[mythtv-users] FE/BE on AppleTV

Raymond Wagner raymond at wagnerrp.com
Sun Oct 3 15:42:23 UTC 2010


  On 10/3/2010 11:23, david.w.smiley at gmail.com wrote:
>> From: Raymond Wagner<raymond at wagnerrp.com>
>>
>>   On 10/2/2010 22:21, david.w.smiley at gmail.com wrote:
>>> I bought an AppleTV with the intention of using it for MythTV (and
>>> Boxee), though I've been charmed by the native capabilities of the
>>> devise, so I'm not loving the idea of replacing it with a linux
>>> distro.
>> The original AppleTV was a 1GHz Pentium M, with XvMC capable nVidia
>> graphics, and 256MB of memory.  It really didn't have enough memory to
>> run a high resolution frontend, so the UI was slow.  Even with XvMC, it
>> was only capable of moderate bitrate MPEG2, so it failed on most HD ATSC
>> content.  It made a pretty mediocre frontend.
> Nevertheless, I know in my web searchers I've seen people successfully
> doing 720p with a linux based AppleTV, MythTV frontend.
> http://code.google.com/p/atv-bootloader/wiki/mythtv   (and there are
> other references I've found)

The ATV bootloader is designed for the original AppleTV.  You could 
decode and play 720p video, but resolution is not the issue, bitrate 
is.  XvMC works with MPEG2, so it will help some.  You can manage up to 
moderate bitrate MPEG2 with it, but you will run out of steam long 
before you hit full ATSC bitrate (19mbps).  XvMC does nothing for MPEG4 
ASP (divx) or AVC (h264), so you're limited to the very meager 
processing capabilities of that 1GHz chip.

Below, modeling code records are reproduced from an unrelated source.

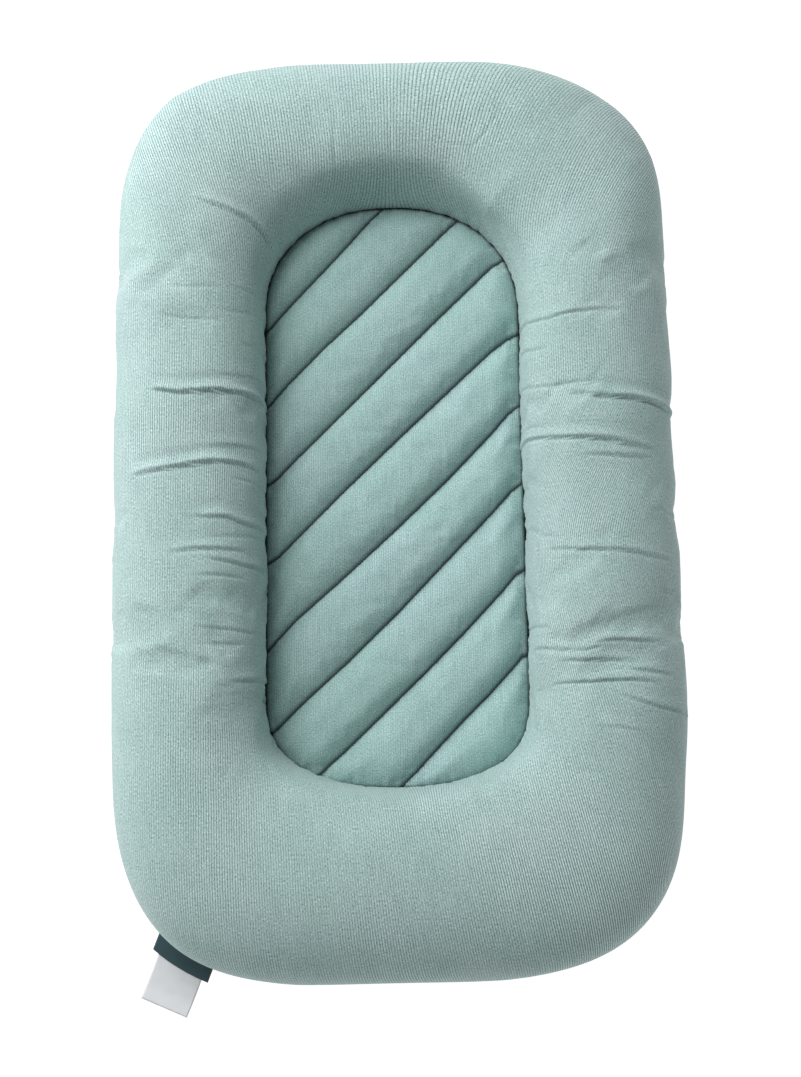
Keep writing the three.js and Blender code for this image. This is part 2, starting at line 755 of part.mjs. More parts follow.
// Pull: a bar through the bridge, two arms, and a tab with a hole
function addZipPull(carriage) {
  const armInner = bridgeWidth / 2 + layerGap;
  const armOuter = armInner + pullArmWidth;
  const barRadius = pullBarSize / 2;
  const bar = new THREE.CylinderGeometry(barRadius, barRadius, armOuter + armOuter, barSides);
  bar.rotateZ(quarterTurn);

  const tabFar = -pullArmLength - pullTabLength + pullTabWidth / 2;
  const shape = new THREE.Shape();
  shape.moveTo(-armOuter, 0);
  shape.lineTo(-armOuter, -pullArmLength + pullArmWidth);
  shape.lineTo(-pullTabWidth / 2, -pullArmLength);
  shape.lineTo(-pullTabWidth / 2, tabFar);
  shape.absarc(0, tabFar, pullTabWidth / 2, Math.PI, Math.PI + Math.PI, false);
  shape.lineTo(pullTabWidth / 2, -pullArmLength);
  shape.lineTo(armOuter, -pullArmLength + pullArmWidth);
  shape.lineTo(armOuter, 0);

  const tab = toSolid(new THREE.ExtrudeGeometry(shape, {
    depth: pullBarSize,
    bevelEnabled: false,
    curveSegments: barSides / 2,
  }).translate(0, 0, -barRadius));
  const eye = toSolid(boxBetween(
    new THREE.Vector3(-armInner, -pullArmLength + pullArmWidth, -cutOverrun),
    new THREE.Vector3(armInner, cutOverrun, cutOverrun),
  ));
  const hole = new THREE.CylinderGeometry(pullHoleSize / 2, pullHoleSize / 2, cutOverrun + cutOverrun, barSides);
  hole.rotateX(quarterTurn).translate(0, tabFar, 0);
  const pull = fromSolid(tab.subtract(eye).subtract(toSolid(hole)).add(toSolid(bar)));
  const part = addPart('zip_pull', pull, nickel, carriage);
  part.position.z = pullAxisHeight;
}

function addZip() {
  const zip = new THREE.Group();
  zip.position.y = padMiddle.y;
  lounger.add(zip);
  addZipSide(1, 'right', zip);
  addZipSide(-1, 'left', zip);
  addZipBottomStop(zip);
  const carriage = new THREE.Group();
  carriage.position.y = sliderRestY;
  zip.add(carriage);
  addZipSlider(carriage);
  addZipPull(carriage);
}

// How far a label has come down at a share of its reach from the seam
function labelDropShare(reach) {
  const last = labelReachShares.length - 1;
  const after = Math.min(last, Math.max(1, labelReachShares.findIndex((share) => share >= reach)));
  const before = after - 1;
  const part = (reach - labelReachShares[before]) / (labelReachShares[after] - labelReachShares[before]);
  return THREE.MathUtils.lerp(labelDropShares[before], labelDropShares[after], part);
}

// A label that hangs out of the outer seam and lies down on the floor, or on the label under it
function labelGeometry(width, length, lift) {
  const middle = stationAt(loopSteps - cornerSteps * labelCornerShare);
  const outward = middle.way.clone().rotateAround(new THREE.Vector2(0, 0), THREE.MathUtils.degToRad(labelLean));
  const sideways = new THREE.Vector2(-outward.y, outward.x);
  const seamAngle = angleAtHeight(outerSeamHeight, 0, true);
  const seamLine = stations.map((station) => {
    const point = skinPoint(station, seamAngle, 0, 0);
    return new THREE.Vector2(point.x, point.y);
  });
  const seamPoint = skinPoint(middle, seamAngle, 0, 0);
  const inside = new THREE.Vector2(seamPoint.x, seamPoint.y).addScaledVector(outward, -labelWidth);
  const far = Math.max(...lineCrossings(seamLine, inside, outward)) + careLabelLength;
  const drop = outerSeamHeight - labelThickness - layerGap - labelThickness;
  const end = length / careLabelLength;
  const reaches = [...labelReachShares.filter((reach) => reach < end), end];
  const sections = spread(-1 / 2, 1 / 2, labelSlices).map((share) => {
    const from = inside.clone().addScaledVector(sideways, share * width);
    const near = Math.max(...lineCrossings(seamLine, from, outward)) + layerGap;
    const lower = reaches.map((reach) => {
      const spot = from.clone().addScaledVector(outward, THREE.MathUtils.lerp(near, far, reach));
      return raised(spot, lift + drop * (1 - labelDropShare(reach)));
    });
    const upper = lower.map((point) => raised(point, point.z + labelThickness)).reverse();
    return [...lower, ...upper];
  });
  return loft(sections, false);
}

function addLabels() {
  addPart('care_label', labelGeometry(careLabelWidth, careLabelLength, 0), whiteSatin);
  addPart('label_band', labelGeometry(labelWidth, labelBandLength, labelThickness + layerGap), darkSatin);
}

addSurroundCover();
addQuiltedFace();
addQuiltWadding();
addQuiltBacking();
addQuiltStitches();
addPadSeamBinding();
addOuterSeamBinding();
addUnderside();
addZip();
addLabels();
addCasingTop();
addCasingBottom();
addRingFill();
addPadCore();

// The label reaches past the ring, so the group is shifted to bring the middle of the whole part to the origin
const extent = new THREE.Box3().setFromObject(lounger);
lounger.position.x = -(extent.min.x + extent.max.x) / 2;
lounger.position.y = -(extent.min.y + extent.max.y) / 2;
lounger.position.z = -extent.min.z;

export default lounger;
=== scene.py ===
import math

import bmesh
import bpy
import numpy as np
from mathutils import Matrix, Vector
from mathutils.geometry import delaunay_2d_cdt


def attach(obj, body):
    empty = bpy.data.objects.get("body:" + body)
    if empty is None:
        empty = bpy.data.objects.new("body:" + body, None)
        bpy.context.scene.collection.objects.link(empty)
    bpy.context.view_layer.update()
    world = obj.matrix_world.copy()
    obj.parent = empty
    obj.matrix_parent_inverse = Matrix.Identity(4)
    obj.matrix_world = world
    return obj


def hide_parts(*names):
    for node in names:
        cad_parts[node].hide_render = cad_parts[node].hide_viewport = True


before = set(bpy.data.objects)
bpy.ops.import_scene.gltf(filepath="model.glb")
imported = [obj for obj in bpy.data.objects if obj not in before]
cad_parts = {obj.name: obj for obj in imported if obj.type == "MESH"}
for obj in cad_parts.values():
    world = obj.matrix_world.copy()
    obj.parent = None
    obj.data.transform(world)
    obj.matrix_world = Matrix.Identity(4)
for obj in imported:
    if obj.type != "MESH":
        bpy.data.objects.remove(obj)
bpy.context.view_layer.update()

chance = np.random.default_rng(11)
print("lounger: CAD frame loaded")

# Camera, floor and lights

photoView = {
    "aim": (0.0045, -0.0169, 0.060),
    "distance": 1.743,
    "tilt": 12.3,       # degrees from straight down, towards the foot end
    "roll": 0.96,       # the head end leans to the left in the picture
    "lens": 65.2,
    "sensor": 36,
    "sight": 30,
}


def addObject(name, data):
    holder = bpy.data.objects.new(name, data)
    bpy.context.scene.collection.objects.link(holder)
    return holder


def setCamera(values):
    tilt = math.radians(values["tilt"])
    turn = Matrix.Rotation(tilt, 4, "X") @ Matrix.Rotation(-math.radians(values["roll"]), 4, "Z")
    camera = bpy.data.cameras.new("photoCamera")
    camera.lens = values["lens"]
    camera.sensor_width = values["sensor"]
    camera.clip_end = values["sight"]
    holder = addObject("photoCamera", camera)
    back = Vector((0, -math.sin(tilt), math.cos(tilt)))
    holder.matrix_world = Matrix.Translation(Vector(values["aim"]) + back * values["distance"]) @ turn
    bpy.context.scene.camera = holder


studio = {
    "floorSize": 40,
    "floorHeight": -0.0004,
    # the floor shines a little, as a light table does
    "floor": {"Base Color": (0.24, 0.24, 0.24, 1), "Roughness": 0.9, "Emission Color": (1, 1, 1, 1),
              "Emission Strength": 0.95},
    "world": {"Color": (0.96, 0.985, 1.0, 1), "Strength": 0.27},
    "lights": {
        "keyLight": {"place": (-1.7, 1.5, 1.15), "size": 1.6, "power": 35, "colour": (0.98, 0.99, 1)},
        "highLight": {"place": (-1.2, 1.0, 2.2), "size": 1.6, "power": 40, "colour": (1, 1, 1)},
    },
    "lightAim": (0, 0, 0.05),
}


def addLight(name, values):
    light = bpy.data.lights.new(name, "AREA")
    light.shape = "DISK"
    light.size = values["size"]
    light.energy = values["power"]
    light.color = values["colour"]
    holder = addObject(name, light)
    holder.location = values["place"]
    way = Vector(studio["lightAim"]) - Vector(values["place"])
    holder.rotation_euler = way.to_track_quat("-Z", "Y").to_euler()


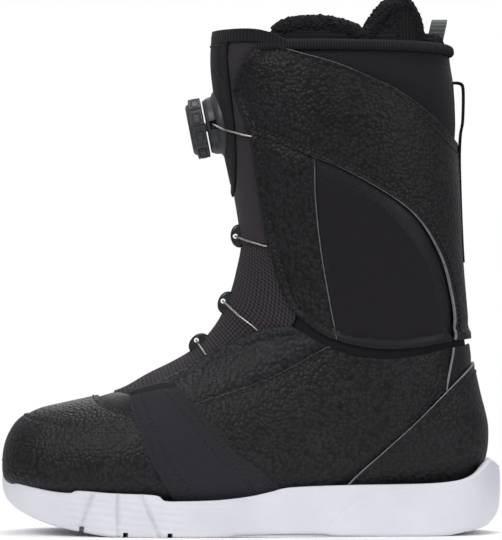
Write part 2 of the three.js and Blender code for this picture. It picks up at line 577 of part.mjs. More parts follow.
// A solid turned about the dial's axis; its profile is radius, height above the tongue.
const turned = (profile, segments = 24) => {
  const points = profile.map(([r, h]) => new THREE.Vector2(r, h));
  return manifoldOf(onDialAxis(new THREE.LatheGeometry([...points, points[0]], segments)));
};

const onDialAxis = (geometry) => {
  const turn = new THREE.Quaternion().setFromUnitVectors(new THREE.Vector3(0, 1, 0), DIAL_OUT);
  return geometry.applyQuaternion(turn).translate(DIAL_POINT[0], 0, DIAL_POINT[1]);
};

const addDial = () => {
  const well = [[12.4, 8.2], [12.4, 1.6], [0, 1.6]]; // the round room that the spool turns in
  const foot = turned([[0, -6], [20.8, -6], [20.8, 1.6], [19.6, 2.6], [16.6, 3.4], [16.4, 8.2], ...well]);
  add("Reel_Base", foot.subtract(skin(0.1)).subtract(laceWay), SATIN);
  add("Reel_Axle", turned([[0, 2], [2.9, 2], [2.9, 9.6], [0, 9.6]], 12), STEEL);
  const groove = [[SPOOL_R, 2], [SPOOL_R, 2.8], [9, 3.4], [9, 4.6], [SPOOL_R, 5.2], [SPOOL_R, 6]];
  add("Reel_Spool", turned([[3.3, 2], ...groove, [3.3, 6]], 18), PLASTIC);
  add("Reel_Ratchet", turned([[3.3, 6.4], [11.4, 6.4], [11.4, 7.9], [3.3, 7.9]], 18), PLASTIC);
  const cap = [[0, 10.4], [15.2, 10.4], [15.2, 17.6], [13.6, 19.2], [0, 19.6]];
  add("Dial_Cap", turned(cap), SATIN);
  const lobes = Array.from({ length: DIAL_RIBS * 2 }, (_, k) => {
    const radius = k % 2 ? DIAL_R : DIAL_R - 0.9;
    const angle = (Math.PI * k) / DIAL_RIBS;
    return new THREE.Vector2(radius * Math.cos(angle), radius * Math.sin(angle));
  });
  const ring = new THREE.Shape(lobes);
  ring.holes.push(new THREE.Path().absarc(0, 0, 15.6, 0, 2 * Math.PI));
  const grip = new THREE.ExtrudeGeometry(ring, { depth: 7.6, curveSegments: 12, bevelEnabled: false });
  add("Dial_Grip", manifoldOf(onDialAxis(grip.rotateX(-Math.PI / 2).translate(0, 9.2, 0))), SATIN);
};

// ---------------------------------------------------------------- the liner

const addLiner = () => {
  const shell = layer(LINER_OUT, LINER_IN, LINER_POINTS).intersect(below(smooth(LINER_TOP)));
  const front = smooth(LINER_MOUTH);
  const opening = sideways(outline([[-FAR, front[0].y]], front, [[-FAR, front.at(-1).y]]));
  add("Liner_Foot", shell.intersect(below(flexFloor)), FLEECE);
  add("Liner_Flex", shell.intersect(flexZone), FLEECE);
  add("Liner_Shaft", shell.intersect(above(flexRoof)).subtract(opening), FLEECE);
  const tongue = shell.intersect(opening).subtract(ribbon(front, 2 * SEAM)).intersect(aboveHinge);
  add("Liner_Tongue", tongue.subtract(hingeGap(2)), FLEECE);
  const bedTop = [new THREE.Vector2(-160, 40), new THREE.Vector2(160, 44)];
  add("Footbed", layer(...FOOTBED, LINER_POINTS).intersect(below(bedTop)), BOARD);
};

// ---------------------------------------------------------------- pull loops

const PULL_LINE = [
  [121, 271.4], [125.4, 271.2], [127.4, 267.6], [127.4, 249], [125.6, 240], [124.9, 226], [125.6, 208],
  [126.6, 190], [127.6, 172], [128.2, 163],
];
const LINER_LOOP = [[-9, 298.2], [-9, 303], [-6.4, 307.6], [0, 309.2], [6.4, 307.6], [9, 303], [9, 298.2]]; // y, z

// A flat band bent along a side-view line, as wide across the boot as stated.
const bandAlong = (line, thickness, width, middleY = 0) =>
  ribbon(line, thickness).intersect(box([-FAR, FAR], [middleY - width / 2, middleY + width / 2], [-FAR, FAR]));

const addLoops = () => {
  add("Rear_Pull_Loop", bandAlong(smooth(PULL_LINE), 1.3, 14).subtract(skin(-FIT)), WEBBING);
  const loop = new THREE.CatmullRomCurve3(LINER_LOOP.map(([y, z]) => new THREE.Vector3(112, y, z)));
  const section = outline([[-4.6, -0.65], [4.6, -0.65], [4.6, 0.65], [-4.6, 0.65]]);
  add("Liner_Loop", manifoldOf(new THREE.ExtrudeGeometry(section, { steps: 20, extrudePath: loop })), WEBBING);
};

// ---------------------------------------------------------------- the sole

const addSole = () => {
  const ring = new THREE.CatmullRomCurve3(SOLE_PLAN.map(([x, y]) => new THREE.Vector3(x, y, 0)), true);
  const plan = new THREE.Shape(ring.getPoints(SOLE_PLAN.length));
  const block = upwards(plan, -5, 60).intersect(sideways(outline(smooth(SOLE_TOP), smooth(SOLE_BOTTOM))));
  const core = block.scale([2, 1 - GROOVE_DEPTH / 58, 2]);
  const grooves = SOLE_GROOVES.map((line) => ribbon(line.map((p) => new THREE.Vector2(...p)), GROOVE_WIDTH));
  const tread = [];
  for (let x = TREAD_REACH[0]; x < TREAD_REACH[1]; x += TREAD_PITCH) {
    const smoothHere = x > WAIST[0] && x < WAIST[1];
    if (!smoothHere) tread.push(box([x, x + TREAD_GAP], [-FAR, FAR], [-FAR, TREAD_DEPTH]));
  }
  const cut = block.subtract(joined(...grooves).subtract(core)).subtract(joined(...tread));
  add("Outsole", cut.subtract(skin(-FIT)), FOAM);
};

addPanels();
addStraps();
addStiffeners();
addKnit();
addTongue();
addGuides();
addDial();
addLiner();
addLoops();
addSole();
addMesh("Steel_Lace", laceTube(LACE_R), STEEL);

export default boot;
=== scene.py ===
# %% [markdown]
# # A snowboard boot, dressed over its working frame
# The frame that this lesson starts from holds the boot's size, its panels and its joints. Here each panel
# gets the shape and the finish that the real one has. Everything is in metres, +Z is up, the toe points
# to -X and the outer side of the boot faces -Y.

import math

import bpy
import numpy as np
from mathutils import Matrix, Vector, geometry, noise


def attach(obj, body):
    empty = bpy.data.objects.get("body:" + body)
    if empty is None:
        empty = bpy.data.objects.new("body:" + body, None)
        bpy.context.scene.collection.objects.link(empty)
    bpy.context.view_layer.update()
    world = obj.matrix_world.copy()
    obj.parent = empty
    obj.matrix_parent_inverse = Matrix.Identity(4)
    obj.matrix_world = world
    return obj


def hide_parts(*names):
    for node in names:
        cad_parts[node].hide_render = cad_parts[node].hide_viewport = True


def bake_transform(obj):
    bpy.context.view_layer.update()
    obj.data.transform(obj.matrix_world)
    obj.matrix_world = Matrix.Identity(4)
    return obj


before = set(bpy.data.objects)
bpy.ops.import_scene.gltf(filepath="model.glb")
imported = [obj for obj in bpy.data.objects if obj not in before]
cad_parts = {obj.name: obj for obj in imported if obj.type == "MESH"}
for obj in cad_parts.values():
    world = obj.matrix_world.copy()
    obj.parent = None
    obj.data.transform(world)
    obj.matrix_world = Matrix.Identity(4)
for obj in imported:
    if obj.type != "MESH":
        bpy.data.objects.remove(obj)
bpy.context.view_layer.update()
MM = 0.001

# %% [markdown]
# ## The camera and the light
# The boot is looked at straight from its outer side, from far off, so that its outline is nearly flat.
# The lamps are large and soft: dark leather shows its grain only where something wide and pale is
# mirrored in it.

# %% Camera
bpy.context.scene.view_settings.view_transform = "Standard"
VIEW_DISTANCE = 2.6
VIEW_HEIGHT = 0.324  # what the frame's height spans at the boot
VIEW_CENTRE = Vector((0.0, -0.020, 0.1585))
bpy.ops.object.select_all(action="DESELECT")
bpy.ops.object.camera_add(
    location=VIEW_CENTRE + Vector((0, -VIEW_DISTANCE, 0)), rotation=(math.radians(90), 0, 0)
)
camera = bpy.context.object
camera.data.sensor_width = 36
camera.data.lens = 36 * VIEW_DISTANCE / VIEW_HEIGHT
camera.data.clip_start = 0.05
bpy.context.scene.camera = camera
print("camera lens", round(camera.data.lens, 1), "mm")


# %% Lamps, sky and floor
def add_lamp(name, place, target, width, power):
    bpy.ops.object.light_add(type="AREA", location=place)
    lamp = bpy.context.object
    lamp.name = name
    lamp.data.shape = "DISK"
    lamp.data.size = width
    lamp.data.energy = power
    aim = Vector(target) - Vector(place)
    lamp.rotation_euler = aim.to_track_quat("-Z", "Y").to_euler()
    return lamp


def linear(hexa):
    """An sRGB hex colour as the linear RGBA that a shader wants."""
    parts = [int(hexa[i : i + 2], 16) / 255 for i in (0, 2, 4)]
    return [c / 12.92 if c <= 0.04045 else ((c + 0.055) / 1.055) ** 2.4 for c in parts] + [1.0]


add_lamp("Key", (-0.9, -1.3, 1.3), (0, 0, 0.15), 1.1, 17)
add_lamp("Fill", (1.2, -1.2, 0.7), (0, 0, 0.15), 1.2, 8)
add_lamp("Top", (0.1, 0.2, 1.5), (0, 0, 0.1), 1.2, 12)
add_lamp("Back", (0.2, 1.4, 0.9), (0, 0, 0.15), 1.4, 8)

bpy.ops.mesh.primitive_circle_add(vertices=64, radius=0.24, fill_type="NGON", location=(0, 0, 0))
floor = bpy.context.object
floor.name = "Floor"


# %% One helper for every node
def add_node(tree, kind, links=(), **settings):
    """A node with its settings, and links given as (socket of the new node, output that feeds it)."""
    node = tree.nodes.new(kind)
    for key, value in settings.items():
        if key in node.inputs:
            node.inputs[key].default_value = value
        else:
            setattr(node, key, value)
    for socket, source in links:
        tree.links.new(source, node.inputs[socket])
    return node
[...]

The only possibility I cam across last night is that the original 
AppleTV has a mini-PCIe slot for its wireless card.  You could replace 
that chip with a Crystal HD decoder, and use the support for that in 
trunk to make a workable HD frontend.  You will still end up being very 
limited by that 256MB of memory.

>> Your best bet
>> is to use the official software, use it as a UPnP frontend, and have
>> some other backend in a closet.
> You say AppleTV's official software can act as a UPnP frontend?  I see
> no evidence of this out there... instead I see a reference to how to
> add 3rd party software to make it a frontend -- "MediaCloud".

I had merely assumed that the ATV would support the industry standard 
video distribution system, foolish me.